Austria’s Catholic identity mattered greatly to Mussolini, who saw Anschluss as the destruction of a Christian political order in favour of what he perceived as a racially pagan and ideologically radical German Reich. When Dollfuss was assassinated by Austrian Nazis in July 1934, Mussolini reacted with fury, ordering Italian troops to the Brenner Pass and signalling his readiness to go to war in defence of Austrian independence. G. K. Chesterton remarked that with Dollfuss’s death “the last remains of the Holy Roman Empire” had perished.
Domestically, the strained relationship endured until Mussolini’s death in 1945. In his final days, he sought the counsel of the Bavarian Cardinal Ildefonso Schuster, later Blessed Ildefonso Schuster. On 25 April 1945, the cardinal urged him to make peace with God and with men. Mussolini refused. He was killed three days later.
Thus ended the life not only of a man, but of a political leader who, like many others, did not have an entirely straightforward relationship with religion.
After his death, Italy underwent profound transformation.

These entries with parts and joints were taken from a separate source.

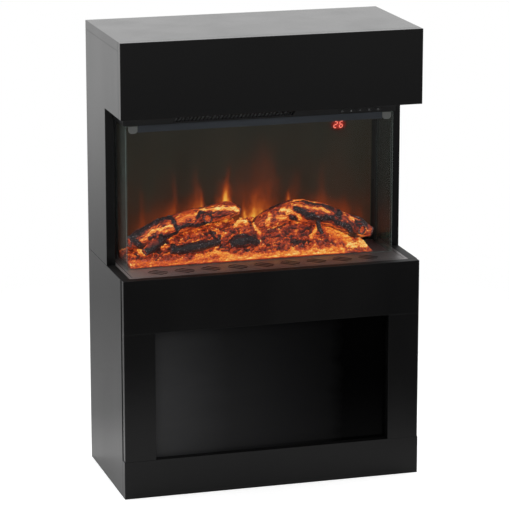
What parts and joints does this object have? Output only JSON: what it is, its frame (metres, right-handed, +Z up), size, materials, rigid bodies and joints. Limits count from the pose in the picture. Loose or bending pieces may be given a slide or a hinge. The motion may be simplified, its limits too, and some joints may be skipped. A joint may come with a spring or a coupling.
{
  "type": "electric fireplace",
  "caption": "Free-standing black cabinet with a mantel, a three-sided glass electric log fire with fan heater, and a niche panel above a plinth.",
  "frame": {"origin": "centre of the footprint, on the floor", "axes": "+X to the right seen from the front, the front faces -Y, +Z up"},
  "size_m": [0.75, 0.355, 1.12],
  "materials": {
    "black_board": "satin black lacquer on fibreboard",
    "gloss_panel": "high gloss black",
    "hardboard": "dark faced hardboard",
    "zinc_steel": "zinc plated",
    "galvanised_sheet": "galvanised",
    "black_sheet": "satin black powder coat",
    "grey_sheet": "satin dark grey powder coat",
    "clear_glass": "tempered",
    "rail_steel": "satin grey",
    "clip_plastic": "translucent grey",
    "log_resin": "charred bark",
    "ember_resin": "translucent, lit from below",
    "smoked_screen": "smoked diffuser",
    "display_lens": "dark lens",
    "mirror_foil": "mirror foil",
    "nylon": "moulded",
    "circuit_board": "solder mask",
    "element_fins": "finned ceramic heater",
    "fan_wheel": "pressed sheet",
    "key_cap": "satin black",
    "black_plastic": "moulded",
    "case_screw": "black zinc"
  },
  "bodies": {
    "cabinet": {"base_pan": "grey_sheet", "blower_bearing": "nylon", "blower_motor": "zinc_steel", "bottom_board": "black_board", "cabinet_screws": "zinc_steel", "cable_gland": "black_plastic", "case_back": "black_sheet", "case_top": "black_sheet", "chamber_ceiling": "black_sheet", "control_board": "circuit_board", "corner_brackets": "zinc_steel", "decor_panel": "gloss_panel", "display_module": "display_lens", "ember_bed": "ember_resin", "ember_led_strip": "circuit_board", "firebox_shelf": "black_board", "flame_led_strip": "circuit_board", "flame_screen": "smoked_screen", "front_glass": "clear_glass", "glass_clips": "clip_plastic", "glass_rail": "rail_steel", "header_panel": "black_sheet", "heater_duct": "galvanised_sheet", "heating_element": "element_fins", "insert_screws": "case_screw", "left_log": "log_resin", "left_side_frame": "black_sheet", "left_side_glass": "clear_glass", "left_side_panel": "black_board", "left_stile": "black_board", "lower_back_panel": "hardboard", "lower_fascia": "black_board", "mantel_soffit": "black_board", "outlet_grille": "black_sheet", "plinth_board": "black_board", "power_board": "circuit_board", "rear_foot_rail": "black_board", "right_log": "log_resin", "right_side_frame": "black_sheet", "right_side_glass": "clear_glass", "right_side_panel": "black_board", "right_stile": "black_board", "rotor_bush": "nylon", "rotor_motor": "zinc_steel", "small_logs": "log_resin", "switch_housing": "black_plastic", "thermal_cutout": "nylon", "top_board": "black_board", "tray_panel": "grey_sheet", "upper_back_rail": "black_board", "upper_fascia": "black_board"},
    "button_1": {"button_1": "key_cap"},
    "button_2": {"button_2": "key_cap"},
    "button_3": {"button_3": "key_cap"},
    "button_4": {"button_4": "key_cap"},
    "button_5": {"button_5": "key_cap"},
    "flame_rotor": {"flame_rotor": "mirror_foil"},
    "blower_wheel": {"blower_wheel": "fan_wheel"},
    "switch_rocker": {"switch_rocker": "black_plastic"}
  },
  "joints": [
    {"name": "button_1_press", "type": "slide", "parent": "cabinet", "child": "button_1", "axis": [0, 1, 0], "range_m": [0, 0.0008], "stiffness_N_per_m": 400, "springref_m": -0.001},
    {"name": "button_2_press", "type": "slide", "parent": "cabinet", "child": "button_2", "axis": [0, 1, 0], "range_m": [0, 0.0008], "stiffness_N_per_m": 400, "springref_m": -0.001},
    {"name": "button_3_press", "type": "slide", "parent": "cabinet", "child": "button_3", "axis": [0, 1, 0], "range_m": [0, 0.0008], "stiffness_N_per_m": 400, "springref_m": -0.001},
    {"name": "button_4_press", "type": "slide", "parent": "cabinet", "child": "button_4", "axis": [0, 1, 0], "range_m": [0, 0.0008], "stiffness_N_per_m": 400, "springref_m": -0.001},
    {"name": "button_5_press", "type": "slide", "parent": "cabinet", "child": "button_5", "axis": [0, 1, 0], "range_m": [0, 0.0008], "stiffness_N_per_m": 400, "springref_m": -0.001},
    {"name": "flame_rotor_spin", "type": "hinge", "parent": "cabinet", "child": "flame_rotor", "pos_m": [0, 0.118, 0.602], "axis": [1, 0, 0], "continuous": true},
    {"name": "blower_spin", "type": "hinge", "parent": "cabinet", "child": "blower_wheel", "pos_m": [-0.065, 0.01, 0.947], "axis": [1, 0, 0], "continuous": true},
    {"name": "switch_rock", "type": "hinge", "parent": "cabinet", "child": "switch_rocker", "pos_m": [0.29, 0.147, 0.65], "axis": [1, 0, 0], "range_deg": [-16, 0]}
  ]
}
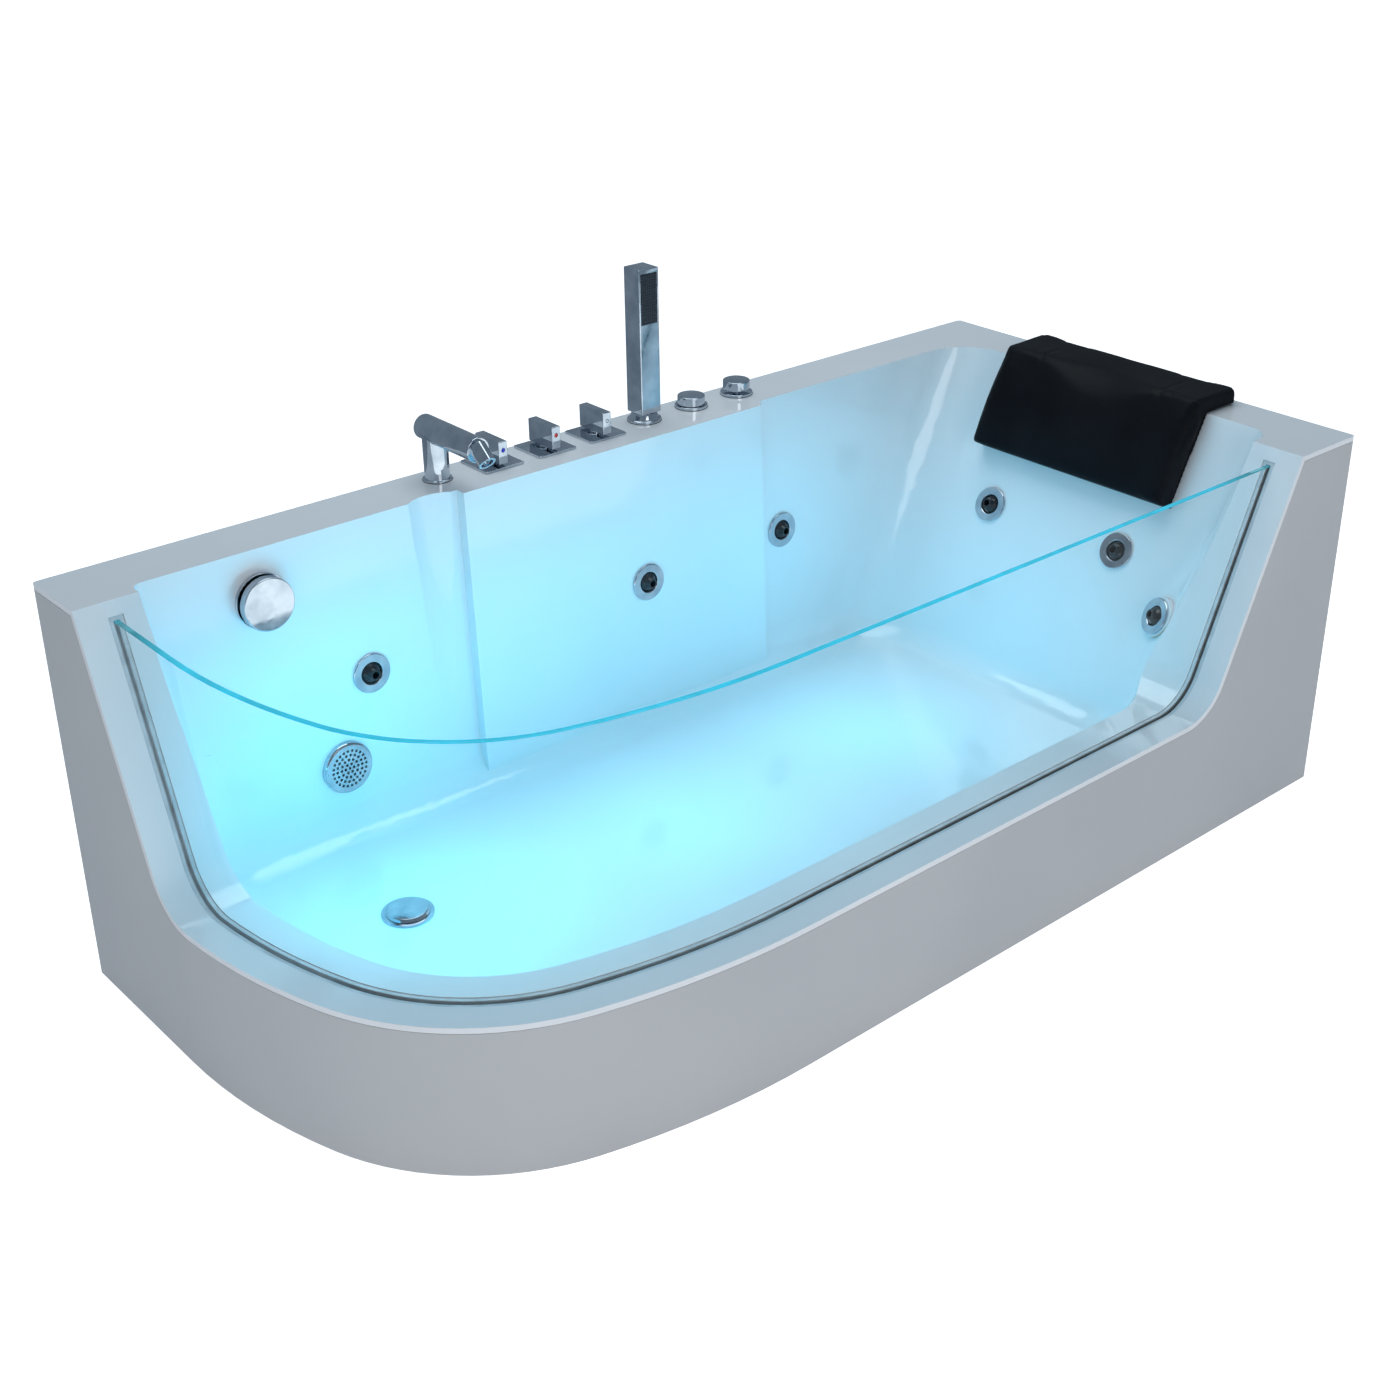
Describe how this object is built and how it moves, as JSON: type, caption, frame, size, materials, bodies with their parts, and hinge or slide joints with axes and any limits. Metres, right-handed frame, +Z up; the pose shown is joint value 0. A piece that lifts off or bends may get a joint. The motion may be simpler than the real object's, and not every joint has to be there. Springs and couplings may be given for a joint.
{
  "type": "jetted bathtub",
  "caption": "Jetted acrylic bathtub with a bent glass front, deck taps, lift-off hand shower, padded headrest, swivelling jets, pump and steel frame.",
  "frame": {"origin": "on the floor, under the middle of the tub", "axes": "+X along the length towards the headrest, +Y from the glass front to the wall behind, +Z up"},
  "size_m": [1.7, 0.8, 0.827],
  "materials": {
    "acrylic": "gloss",
    "glass": "clear",
    "seal_rubber": "matte",
    "frame_steel": "satin",
    "foot_steel": "satin",
    "chrome": "polished",
    "brass": "satin",
    "spray_plastic": "matte",
    "pillow": "satin",
    "pin_plastic": "matte",
    "waste_plastic": "matte",
    "cable_sheath": "matte",
    "jet_plastic": "matte",
    "nozzle_plastic": "gloss",
    "pipe_plastic": "satin",
    "air_plastic": "satin",
    "lens": "frosted",
    "pump_plastic": "matte",
    "shaft_steel": "satin",
    "motor_aluminium": "cast",
    "stator_iron": "rough",
    "cover_paint": "satin",
    "bush_rubber": "matte",
    "box_plastic": "matte",
    "tube_plastic": "clear"
  },
  "bodies": {
    "tub": {"air_button_body": "chrome", "air_pipes": "air_plastic", "air_regulator_body": "chrome", "apron_panel": "acrylic", "control_box": "box_plastic", "control_lid": "box_plastic", "deck_nuts": "brass", "drain_flange": "chrome", "fan_cover": "cover_paint", "frame_rails": "frame_steel", "frame_uprights": "frame_steel", "glass_panel": "glass", "glass_seal": "seal_rubber", "headrest": "pillow", "headrest_pins": "pin_plastic", "jet_bodies": "jet_plastic", "jet_flanges": "chrome", "lamp_housing": "chrome", "lamp_lens": "lens", "levelling_feet": "foot_steel", "lever_plates": "chrome", "mixer_pipes": "brass", "motor_housing": "motor_aluminium", "motor_stator": "stator_iron", "overflow_pipe": "waste_plastic", "overflow_ring": "chrome", "plug_cable": "cable_sheath", "pneumatic_tube": "tube_plastic", "pump_bearings": "shaft_steel", "pump_bushes": "bush_rubber", "pump_casing": "pump_plastic", "pump_plate": "cover_paint", "shower_collar": "chrome", "spout_aerator": "chrome", "spout_column": "chrome", "spout_tube": "chrome", "suction_grille": "chrome", "suction_pipe": "pipe_plastic", "tub_shell": "acrylic", "valve_bodies": "brass", "waste_body": "waste_plastic", "water_pipes": "pipe_plastic"},
    "cold_lever": {"cold_lever": "chrome"},
    "hot_lever": {"hot_lever": "chrome"},
    "diverter_lever": {"diverter_lever": "chrome"},
    "hand_shower": {"shower_handle": "chrome", "spray_face": "spray_plastic"},
    "air_regulator": {"air_regulator_knob": "chrome"},
    "air_button": {"air_button_cap": "chrome"},
    "overflow_knob": {"overflow_knob": "chrome"},
    "drain_plug": {"drain_plug": "chrome"},
    "pump_rotor": {"pump_impeller": "pump_plastic", "pump_shaft": "shaft_steel", "cooling_fan": "pump_plastic"},
    "jet_nozzle_1": {"jet_nozzle_1": "nozzle_plastic"},
    "jet_nozzle_2": {"jet_nozzle_2": "nozzle_plastic"},
    "jet_nozzle_3": {"jet_nozzle_3": "nozzle_plastic"},
    "jet_nozzle_4": {"jet_nozzle_4": "nozzle_plastic"},
    "jet_nozzle_5": {"jet_nozzle_5": "nozzle_plastic"},
    "jet_nozzle_6": {"jet_nozzle_6": "nozzle_plastic"}
  },
  "joints": [
    {"name": "cold_lever_turn", "type": "hinge", "parent": "tub", "child": "cold_lever", "pos_m": [-0.1802, 0.362, 0.6], "axis": [0, 0, 1], "range_deg": [-90, 0]},
    {"name": "hot_lever_turn", "type": "hinge", "parent": "tub", "child": "hot_lever", "pos_m": [-0.0864, 0.362, 0.6], "axis": [0, 0, 1], "range_deg": [0, 90]},
    {"name": "diverter_lever_turn", "type": "hinge", "parent": "tub", "child": "diverter_lever", "pos_m": [0.0074, 0.362, 0.6], "axis": [0, 0, 1], "range_deg": [-45, 45]},
    {"name": "hand_shower_lift", "type": "slide", "parent": "tub", "child": "hand_shower", "axis": [0, 0, 1], "range_m": [0, 0.15]},
    {"name": "air_regulator_turn", "type": "hinge", "parent": "tub", "child": "air_regulator", "pos_m": [0.195, 0.362, 0.6], "axis": [0, 0, 1], "range_deg": [0, 180]},
    {"name": "air_button_press", "type": "slide", "parent": "tub", "child": "air_button", "axis": [0, 0, -1], "range_m": [0, 0.004], "stiffness_N_per_m": 1500, "springref_m": -0.004},
    {"name": "overflow_knob_turn", "type": "hinge", "parent": "tub", "child": "overflow_knob", "pos_m": [-0.592, 0.30616, 0.519], "axis": [0, -0.9992, 0.04], "range_deg": [0, 90]},
    {"name": "drain_plug_lift", "type": "slide", "parent": "tub", "child": "drain_plug", "axis": [0, 0, 1], "range_m": [0, 0.0092]},
    {"name": "jet_1_swivel", "type": "hinge", "parent": "tub", "child": "jet_nozzle_1", "pos_m": [-0.444, 0.306, 0.36476], "axis": [1, 0, 0], "range_deg": [-15, 15]},
    {"name": "jet_2_swivel", "type": "hinge", "parent": "tub", "child": "jet_nozzle_2", "pos_m": [0.037, 0.289, 0.36476], "axis": [1, 0, 0], "range_deg": [-15, 15]},
    {"name": "jet_3_swivel", "type": "hinge", "parent": "tub", "child": "jet_nozzle_3", "pos_m": [0.33, 0.306, 0.36476], "axis": [1, 0, 0], "range_deg": [-15, 15]},
    {"name": "jet_4_swivel", "type": "hinge", "parent": "tub", "child": "jet_nozzle_4", "pos_m": [0.65639, 0.132, 0.37021], "axis": [0, -1, 0], "range_deg": [-15, 15]},
    {"name": "jet_5_swivel", "type": "hinge", "parent": "tub", "child": "jet_nozzle_5", "pos_m": [0.65639, -0.129, 0.37021], "axis": [0, -1, 0], "range_deg": [-15, 15]},
    {"name": "jet_6_swivel", "type": "hinge", "parent": "tub", "child": "jet_nozzle_6", "pos_m": [0.61008, -0.24928, 0.31265], "axis": [-0.4067, -0.9135, 0], "range_deg": [-15, 15]},
    {"name": "pump_spin", "type": "hinge", "parent": "tub", "child": "pump_rotor", "pos_m": [0.69, 0, 0.24], "axis": [0, 1, 0], "continuous": true}
  ],
  "couplings": [
    {"joint": "drain_plug_lift", "follows": "overflow_knob_turn", "m_per_rad": 0.00573}
  ]
}
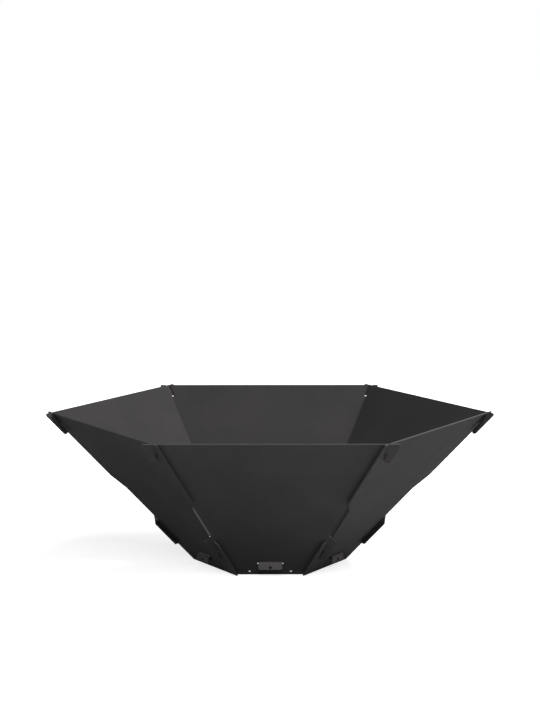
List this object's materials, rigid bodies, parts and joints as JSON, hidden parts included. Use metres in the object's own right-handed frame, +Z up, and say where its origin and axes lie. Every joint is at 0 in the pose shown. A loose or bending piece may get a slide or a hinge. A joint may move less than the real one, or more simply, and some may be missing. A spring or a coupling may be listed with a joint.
{
  "type": "fire pit",
  "caption": "Flat-pack hexagonal steel fire pit: outward-leaning panels locked by hook and slot laps round a tabbed base plate.",
  "frame": {"origin": "on the pit's vertical axis, on the ground that its lower edges stand on", "axes": "+Z up along the axis, +X to the right from corner to corner of the hexagon, -Y towards the front panel"},
  "size_m": [0.6118, 0.5396, 0.2077],
  "materials": {
    "hook_panel_steel": "heat-resistant coat, near black, even and matt",
    "slotted_panel_steel": "heat-resistant coat, near black, even and matt",
    "base_plate_steel": "heat-resistant coat, near black and matt, a little paler than the panels"
  },
  "bodies": {
    "root": {"front_panel": "hook_panel_steel", "back_left_panel": "hook_panel_steel", "back_right_panel": "hook_panel_steel", "front_left_panel": "slotted_panel_steel", "front_right_panel": "slotted_panel_steel", "back_panel": "slotted_panel_steel", "base_plate": "base_plate_steel"}
  },
  "joints": []
}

The collapse of Fascism, followed by the fall of the Monarchy, paved the way for the establishment of the Italian Republic in 1946. As Italian institutions sought to distance themselves from their past, some within the Church offered a strikingly different perspective. The Sardinian mystic Blessed Edvige Carboni is reported to have said that Mussolini, after a period of purification in Purgatory, had ultimately been admitted to Heaven, declaring in 1951: “This morning the soul of Benito Mussolini has entered into Heaven.”
Whilst Carboni’s words are far from dogma, and the Church holds no position on the salvation of individuals beyond the canonised saints, Mussolini’s complicated relationship with Catholicism is not beyond redemption, even if it was far from innocent.